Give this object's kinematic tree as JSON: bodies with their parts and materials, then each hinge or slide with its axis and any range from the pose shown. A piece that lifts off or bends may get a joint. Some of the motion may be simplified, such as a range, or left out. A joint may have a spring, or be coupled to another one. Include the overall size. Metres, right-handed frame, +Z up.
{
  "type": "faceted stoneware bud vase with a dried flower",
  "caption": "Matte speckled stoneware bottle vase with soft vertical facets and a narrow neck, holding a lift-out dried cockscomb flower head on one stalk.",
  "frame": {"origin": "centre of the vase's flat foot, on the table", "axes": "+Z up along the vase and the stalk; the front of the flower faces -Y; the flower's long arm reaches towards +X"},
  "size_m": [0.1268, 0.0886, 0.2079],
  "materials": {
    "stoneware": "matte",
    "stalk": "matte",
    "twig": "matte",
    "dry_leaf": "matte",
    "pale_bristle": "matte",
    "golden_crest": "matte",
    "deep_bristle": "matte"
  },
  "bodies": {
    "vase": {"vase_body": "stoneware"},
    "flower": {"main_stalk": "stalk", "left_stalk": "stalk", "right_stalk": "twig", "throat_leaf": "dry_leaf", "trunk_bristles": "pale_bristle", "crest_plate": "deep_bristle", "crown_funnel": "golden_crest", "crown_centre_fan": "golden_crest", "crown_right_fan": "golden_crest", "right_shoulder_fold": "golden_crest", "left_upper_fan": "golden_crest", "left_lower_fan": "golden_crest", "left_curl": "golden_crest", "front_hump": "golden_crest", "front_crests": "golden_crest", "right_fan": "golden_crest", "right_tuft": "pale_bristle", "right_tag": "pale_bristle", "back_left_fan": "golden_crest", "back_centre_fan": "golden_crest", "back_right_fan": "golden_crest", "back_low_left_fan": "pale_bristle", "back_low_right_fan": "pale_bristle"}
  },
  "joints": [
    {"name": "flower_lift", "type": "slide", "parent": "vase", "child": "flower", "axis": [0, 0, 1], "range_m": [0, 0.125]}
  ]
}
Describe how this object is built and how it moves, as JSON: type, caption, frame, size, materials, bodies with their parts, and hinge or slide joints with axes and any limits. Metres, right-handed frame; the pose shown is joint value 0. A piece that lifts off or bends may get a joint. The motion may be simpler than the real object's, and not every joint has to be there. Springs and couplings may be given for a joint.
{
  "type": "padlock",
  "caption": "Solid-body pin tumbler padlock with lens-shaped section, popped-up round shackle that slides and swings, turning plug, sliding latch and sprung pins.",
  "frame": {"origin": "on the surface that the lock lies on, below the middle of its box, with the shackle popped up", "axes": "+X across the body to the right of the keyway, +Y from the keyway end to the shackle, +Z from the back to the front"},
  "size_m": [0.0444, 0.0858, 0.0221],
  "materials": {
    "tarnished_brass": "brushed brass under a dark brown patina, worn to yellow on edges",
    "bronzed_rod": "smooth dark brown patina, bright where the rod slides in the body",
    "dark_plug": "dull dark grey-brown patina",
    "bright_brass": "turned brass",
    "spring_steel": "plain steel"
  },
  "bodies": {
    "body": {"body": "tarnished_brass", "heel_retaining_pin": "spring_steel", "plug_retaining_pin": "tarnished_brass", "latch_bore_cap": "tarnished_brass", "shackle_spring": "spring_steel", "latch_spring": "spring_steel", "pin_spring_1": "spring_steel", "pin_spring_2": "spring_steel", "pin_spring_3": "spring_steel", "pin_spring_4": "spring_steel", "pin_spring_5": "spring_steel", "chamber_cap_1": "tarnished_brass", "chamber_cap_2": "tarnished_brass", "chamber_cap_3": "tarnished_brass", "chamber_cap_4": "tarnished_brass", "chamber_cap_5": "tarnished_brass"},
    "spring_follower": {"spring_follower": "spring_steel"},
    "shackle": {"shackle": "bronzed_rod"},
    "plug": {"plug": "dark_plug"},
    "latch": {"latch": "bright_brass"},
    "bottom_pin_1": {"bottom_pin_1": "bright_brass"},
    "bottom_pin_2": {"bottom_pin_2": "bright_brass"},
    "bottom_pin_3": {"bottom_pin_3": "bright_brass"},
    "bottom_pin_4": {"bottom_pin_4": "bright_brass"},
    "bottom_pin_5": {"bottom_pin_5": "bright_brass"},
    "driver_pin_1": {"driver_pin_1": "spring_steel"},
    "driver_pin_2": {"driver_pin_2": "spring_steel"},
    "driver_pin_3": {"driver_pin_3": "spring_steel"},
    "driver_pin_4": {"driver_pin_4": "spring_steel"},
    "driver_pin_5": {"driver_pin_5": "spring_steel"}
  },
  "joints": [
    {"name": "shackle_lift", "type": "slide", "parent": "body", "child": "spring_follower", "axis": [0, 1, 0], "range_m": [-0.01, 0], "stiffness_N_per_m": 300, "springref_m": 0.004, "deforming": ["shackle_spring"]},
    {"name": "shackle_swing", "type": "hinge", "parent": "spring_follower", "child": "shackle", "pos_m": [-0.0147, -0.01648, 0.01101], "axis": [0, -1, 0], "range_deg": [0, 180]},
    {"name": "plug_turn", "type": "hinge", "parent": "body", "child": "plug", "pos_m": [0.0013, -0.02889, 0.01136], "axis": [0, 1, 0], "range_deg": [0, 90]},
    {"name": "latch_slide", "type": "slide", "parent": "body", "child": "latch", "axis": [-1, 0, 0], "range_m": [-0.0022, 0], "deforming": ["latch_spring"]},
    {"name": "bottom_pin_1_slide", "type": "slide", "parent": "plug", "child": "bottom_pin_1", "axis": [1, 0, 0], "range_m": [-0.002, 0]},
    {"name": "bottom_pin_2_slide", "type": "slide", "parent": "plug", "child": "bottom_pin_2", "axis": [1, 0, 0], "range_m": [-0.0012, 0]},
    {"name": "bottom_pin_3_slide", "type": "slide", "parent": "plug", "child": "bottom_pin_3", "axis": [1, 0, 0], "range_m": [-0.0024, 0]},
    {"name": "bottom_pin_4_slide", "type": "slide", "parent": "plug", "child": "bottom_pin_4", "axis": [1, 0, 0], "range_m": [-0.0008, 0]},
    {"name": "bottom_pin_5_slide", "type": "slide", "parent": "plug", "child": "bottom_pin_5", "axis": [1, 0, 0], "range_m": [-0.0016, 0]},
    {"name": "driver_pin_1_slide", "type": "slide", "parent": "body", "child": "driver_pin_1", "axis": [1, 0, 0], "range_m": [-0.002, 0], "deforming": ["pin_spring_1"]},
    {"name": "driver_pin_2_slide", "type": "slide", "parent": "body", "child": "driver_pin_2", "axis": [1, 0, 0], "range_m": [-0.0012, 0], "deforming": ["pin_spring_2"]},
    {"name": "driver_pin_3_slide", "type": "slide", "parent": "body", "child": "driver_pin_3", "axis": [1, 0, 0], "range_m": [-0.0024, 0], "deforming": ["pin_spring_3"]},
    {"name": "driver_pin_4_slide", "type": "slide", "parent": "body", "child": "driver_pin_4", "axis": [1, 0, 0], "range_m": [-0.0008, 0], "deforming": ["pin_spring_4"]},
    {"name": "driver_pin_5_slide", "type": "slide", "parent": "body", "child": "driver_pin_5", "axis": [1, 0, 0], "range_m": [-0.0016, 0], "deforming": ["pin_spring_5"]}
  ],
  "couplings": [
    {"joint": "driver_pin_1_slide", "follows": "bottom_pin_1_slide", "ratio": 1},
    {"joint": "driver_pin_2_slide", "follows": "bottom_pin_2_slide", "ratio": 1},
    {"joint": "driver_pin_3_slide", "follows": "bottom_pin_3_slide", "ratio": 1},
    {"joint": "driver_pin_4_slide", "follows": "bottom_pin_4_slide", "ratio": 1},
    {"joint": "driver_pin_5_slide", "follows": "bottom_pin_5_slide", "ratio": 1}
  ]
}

Your task:
Reproduce the full listing exactly.

Task answer:
Give this object's kinematic tree as JSON: bodies with their parts and materials, then each hinge or slide with its axis and any range from the pose shown. A piece that lifts off or bends may get a joint. Some of the motion may be simplified, such as a range, or left out. A joint may have a spring, or be coupled to another one. Include the overall size. Metres, right-handed frame, +Z up.
{
  "type": "faceted stoneware bud vase with a dried flower",
  "caption": "Matte speckled stoneware bottle vase with soft vertical facets and a narrow neck, holding a lift-out dried cockscomb flower head on one stalk.",
  "frame": {"origin": "centre of the vase's flat foot, on the table", "axes": "+Z up along the vase and the stalk; the front of the flower faces -Y; the flower's long arm reaches towards +X"},
  "size_m": [0.1268, 0.0886, 0.2079],
  "materials": {
    "stoneware": "matte",
    "stalk": "matte",
    "twig": "matte",
    "dry_leaf": "matte",
    "pale_bristle": "matte",
    "golden_crest": "matte",
    "deep_bristle": "matte"
  },
  "bodies": {
    "vase": {"vase_body": "stoneware"},
    "flower": {"main_stalk": "stalk", "left_stalk": "stalk", "right_stalk": "twig", "throat_leaf": "dry_leaf", "trunk_bristles": "pale_bristle", "crest_plate": "deep_bristle", "crown_funnel": "golden_crest", "crown_centre_fan": "golden_crest", "crown_right_fan": "golden_crest", "right_shoulder_fold": "golden_crest", "left_upper_fan": "golden_crest", "left_lower_fan": "golden_crest", "left_curl": "golden_crest", "front_hump": "golden_crest", "front_crests": "golden_crest", "right_fan": "golden_crest", "right_tuft": "pale_bristle", "right_tag": "pale_bristle", "back_left_fan": "golden_crest", "back_centre_fan": "golden_crest", "back_right_fan": "golden_crest", "back_low_left_fan": "pale_bristle", "back_low_right_fan": "pale_bristle"}
  },
  "joints": [
    {"name": "flower_lift", "type": "slide", "parent": "vase", "child": "flower", "axis": [0, 0, 1], "range_m": [0, 0.125]}
  ]
}
Describe how this object is built and how it moves, as JSON: type, caption, frame, size, materials, bodies with their parts, and hinge or slide joints with axes and any limits. Metres, right-handed frame; the pose shown is joint value 0. A piece that lifts off or bends may get a joint. The motion may be simpler than the real object's, and not every joint has to be there. Springs and couplings may be given for a joint.
{
  "type": "padlock",
  "caption": "Solid-body pin tumbler padlock with lens-shaped section, popped-up round shackle that slides and swings, turning plug, sliding latch and sprung pins.",
  "frame": {"origin": "on the surface that the lock lies on, below the middle of its box, with the shackle popped up", "axes": "+X across the body to the right of the keyway, +Y from the keyway end to the shackle, +Z from the back to the front"},
  "size_m": [0.0444, 0.0858, 0.0221],
  "materials": {
    "tarnished_brass": "brushed brass under a dark brown patina, worn to yellow on edges",
    "bronzed_rod": "smooth dark brown patina, bright where the rod slides in the body",
    "dark_plug": "dull dark grey-brown patina",
    "bright_brass": "turned brass",
    "spring_steel": "plain steel"
  },
  "bodies": {
    "body": {"body": "tarnished_brass", "heel_retaining_pin": "spring_steel", "plug_retaining_pin": "tarnished_brass", "latch_bore_cap": "tarnished_brass", "shackle_spring": "spring_steel", "latch_spring": "spring_steel", "pin_spring_1": "spring_steel", "pin_spring_2": "spring_steel", "pin_spring_3": "spring_steel", "pin_spring_4": "spring_steel", "pin_spring_5": "spring_steel", "chamber_cap_1": "tarnished_brass", "chamber_cap_2": "tarnished_brass", "chamber_cap_3": "tarnished_brass", "chamber_cap_4": "tarnished_brass", "chamber_cap_5": "tarnished_brass"},
    "spring_follower": {"spring_follower": "spring_steel"},
    "shackle": {"shackle": "bronzed_rod"},
    "plug": {"plug": "dark_plug"},
    "latch": {"latch": "bright_brass"},
    "bottom_pin_1": {"bottom_pin_1": "bright_brass"},
    "bottom_pin_2": {"bottom_pin_2": "bright_brass"},
    "bottom_pin_3": {"bottom_pin_3": "bright_brass"},
    "bottom_pin_4": {"bottom_pin_4": "bright_brass"},
    "bottom_pin_5": {"bottom_pin_5": "bright_brass"},
    "driver_pin_1": {"driver_pin_1": "spring_steel"},
    "driver_pin_2": {"driver_pin_2": "spring_steel"},
    "driver_pin_3": {"driver_pin_3": "spring_steel"},
    "driver_pin_4": {"driver_pin_4": "spring_steel"},
    "driver_pin_5": {"driver_pin_5": "spring_steel"}
  },
  "joints": [
    {"name": "shackle_lift", "type": "slide", "parent": "body", "child": "spring_follower", "axis": [0, 1, 0], "range_m": [-0.01, 0], "stiffness_N_per_m": 300, "springref_m": 0.004, "deforming": ["shackle_spring"]},
    {"name": "shackle_swing", "type": "hinge", "parent": "spring_follower", "child": "shackle", "pos_m": [-0.0147, -0.01648, 0.01101], "axis": [0, -1, 0], "range_deg": [0, 180]},
    {"name": "plug_turn", "type": "hinge", "parent": "body", "child": "plug", "pos_m": [0.0013, -0.02889, 0.01136], "axis": [0, 1, 0], "range_deg": [0, 90]},
    {"name": "latch_slide", "type": "slide", "parent": "body", "child": "latch", "axis": [-1, 0, 0], "range_m": [-0.0022, 0], "deforming": ["latch_spring"]},
    {"name": "bottom_pin_1_slide", "type": "slide", "parent": "plug", "child": "bottom_pin_1", "axis": [1, 0, 0], "range_m": [-0.002, 0]},
    {"name": "bottom_pin_2_slide", "type": "slide", "parent": "plug", "child": "bottom_pin_2", "axis": [1, 0, 0], "range_m": [-0.0012, 0]},
    {"name": "bottom_pin_3_slide", "type": "slide", "parent": "plug", "child": "bottom_pin_3", "axis": [1, 0, 0], "range_m": [-0.0024, 0]},
    {"name": "bottom_pin_4_slide", "type": "slide", "parent": "plug", "child": "bottom_pin_4", "axis": [1, 0, 0], "range_m": [-0.0008, 0]},
    {"name": "bottom_pin_5_slide", "type": "slide", "parent": "plug", "child": "bottom_pin_5", "axis": [1, 0, 0], "range_m": [-0.0016, 0]},
    {"name": "driver_pin_1_slide", "type": "slide", "parent": "body", "child": "driver_pin_1", "axis": [1, 0, 0], "range_m": [-0.002, 0], "deforming": ["pin_spring_1"]},
    {"name": "driver_pin_2_slide", "type": "slide", "parent": "body", "child": "driver_pin_2", "axis": [1, 0, 0], "range_m": [-0.0012, 0], "deforming": ["pin_spring_2"]},
    {"name": "driver_pin_3_slide", "type": "slide", "parent": "body", "child": "driver_pin_3", "axis": [1, 0, 0], "range_m": [-0.0024, 0], "deforming": ["pin_spring_3"]},
    {"name": "driver_pin_4_slide", "type": "slide", "parent": "body", "child": "driver_pin_4", "axis": [1, 0, 0], "range_m": [-0.0008, 0], "deforming": ["pin_spring_4"]},
    {"name": "driver_pin_5_slide", "type": "slide", "parent": "body", "child": "driver_pin_5", "axis": [1, 0, 0], "range_m": [-0.0016, 0], "deforming": ["pin_spring_5"]}
  ],
  "couplings": [
    {"joint": "driver_pin_1_slide", "follows": "bottom_pin_1_slide", "ratio": 1},
    {"joint": "driver_pin_2_slide", "follows": "bottom_pin_2_slide", "ratio": 1},
    {"joint": "driver_pin_3_slide", "follows": "bottom_pin_3_slide", "ratio": 1},
    {"joint": "driver_pin_4_slide", "follows": "bottom_pin_4_slide", "ratio": 1},
    {"joint": "driver_pin_5_slide", "follows": "bottom_pin_5_slide", "ratio": 1}
  ]
}